- The Federal Reserve’s decision to reduce its monthly bond purchases amid growing inflation has contributed to a surge in prices, benefiting billionaires and corporations while hurting lower-income Americans, multiple experts told the Daily Caller News Foundation.
- Ending inflation would pose a huge risk for Wall Street and the financial markets, Gregory Daco, chief U.S. economist at Oxford Economics, told the DCNF.
- As prices continue to surge, corporate America will benefit in the short term while low-income people get slammed by inflation, Stephen Moore, former economic adviser to former President Donald Trump, told the DCNF.
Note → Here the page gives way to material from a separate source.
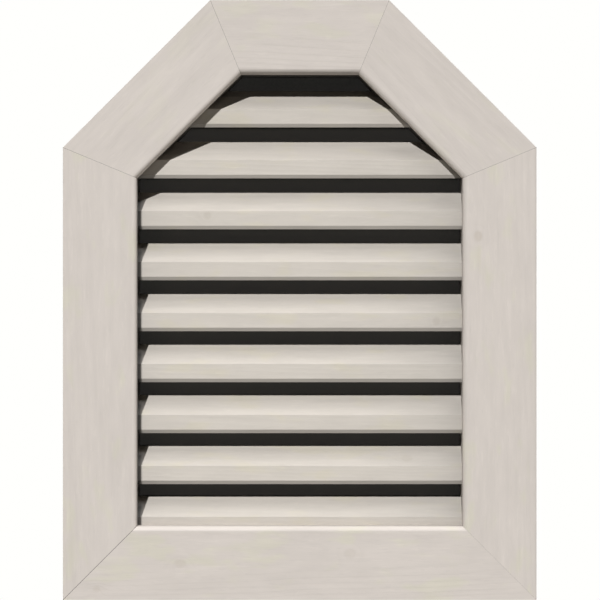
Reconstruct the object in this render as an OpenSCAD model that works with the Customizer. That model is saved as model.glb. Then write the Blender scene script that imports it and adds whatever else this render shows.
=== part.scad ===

- “Billionaires don’t care about inflation, but people earning less than $50,000 a year get hammered by it,” Moore said.
The Federal Reserve’s decision to reduce its monthly bond purchases contributed to a surge in prices, benefiting billionaires and corporations while crushing lower-income Americans, multiple experts told the Daily Caller News Foundation.
As prices continue to surge, corporate America will benefit in the short term while low-income people get slammed by inflation, Stephen Moore, former economic adviser to former President Donald Trump, told the DCNF.
U.S. stocks surged Tuesday after a strong consumer spending report, with the S&P 500 rising 0.4% to 47000.90 the Wall Street Journal reported. The S&P 500, a publicly-traded index featuring the 500 leading companies, is up 25% on a year-over-year basis as companies benefited from the central bank’s loose monetary policy.
“These factors have really created a hardship for working-class Americans because every time they go to the store, they are paying more for things,” Moore told the DCNF.
“While the average consumer has been slammed by the cost of living increasing faster than real wage growth over the last months, those with money invested in the stock market have done really well,” Joel Griffith, a research fellow at the Heritage Foundation, told the DCNF.
Impact on the stock market
Ending inflation would pose a huge risk for Wall Street and the financial markets, Gregory Daco, chief U.S. economist at Oxford Economics, told the DCNF.
“An adverse tightening of financial conditions in response to faster and earlier-than-expected Fed tightening represents a risk for stock prices,” Daco said.
There are too many economists to count who say trillions in new spending will only raise inflation further. These PsakiBombs are beyond comical at this point. https://t.co/QfTf3EcNpL
— Joe Concha (@JoeConchaTV) November 15, 2021
The growing inflation ultimately reduces the amount of each paycheck, Moore explained.
“What inflation does is it shrinks the value of your paycheck and the money you have in your wallet and savings account and makes people poorer,” Moore said. Inflation, Moore explains, is simply a form of a regressive tax, as it impacts the lowest income earners.
“Billionaires don’t care about inflation, but people earning less than $50,000 a year get hammered by it,” Moore added.
Additionally, the financial markets have benefited from the surge in prices, which allowed for a major increase in asset prices, Chris Markowski, the founder of Markowski Investments, told the DCNF.
Growing inflation has allowed companies to increase prices, ultimately driving overall profit, the Wall Street Journal reported. Almost two-thirds of the largest publicly traded U.S. companies have reported higher profits than the year prior, and 100 of these companies saw profit margins grow 50% above 2019 figures, according to data obtained by the WSJ.
Walmart reported higher than expected sales in the third quarter of 2021 on Tuesday after the company increased its prices as shoppers entered the holiday season, the Daily Caller News Foundation reported.
Home Depot reported a 9.8% increase in sales as the company benefited from increased prices and strong consumer demand. The strong earnings report drove Home Depot’s stock up over 6% on Tuesday, CNBC reported.
Why not end asset purchases entirely?
If the Fed were to end its asset purchases altogether, it would positively impact the economy as it would start bringing the prices down, Moore told the DCNF.
The Fed hasn’t ended its purchases because they fear it will shock the financial markets, Thomas Hogan, a senior research faculty at the American Institute for Economic Research, told the DCNF.
“The Fed is afraid that ending purchases altogether would be too big of a move at one time,” Hogan said. “The amount of bonds they have been buying has been so much that any exchange they fear would have a negative impact on the financial markets.”
The surge in prices is partially a result of the loose monetary policy from the Federal Reserve, Griffith told the DCNF.
“There is no doubt the Fed is contributing to the inflation that we have,” Griffith said. “It is really disturbing to see the fed refuse to take responsibility for its actions.”
Inflation grew at its fastest pace in 30 years, rising 0.9% in October and 6.2% year over year. Additionally, consumer sentiment also sunk to a 10 year low in November, with the Michigan Consumer Sentiment hitting 66.8 compared to October’s 72.5.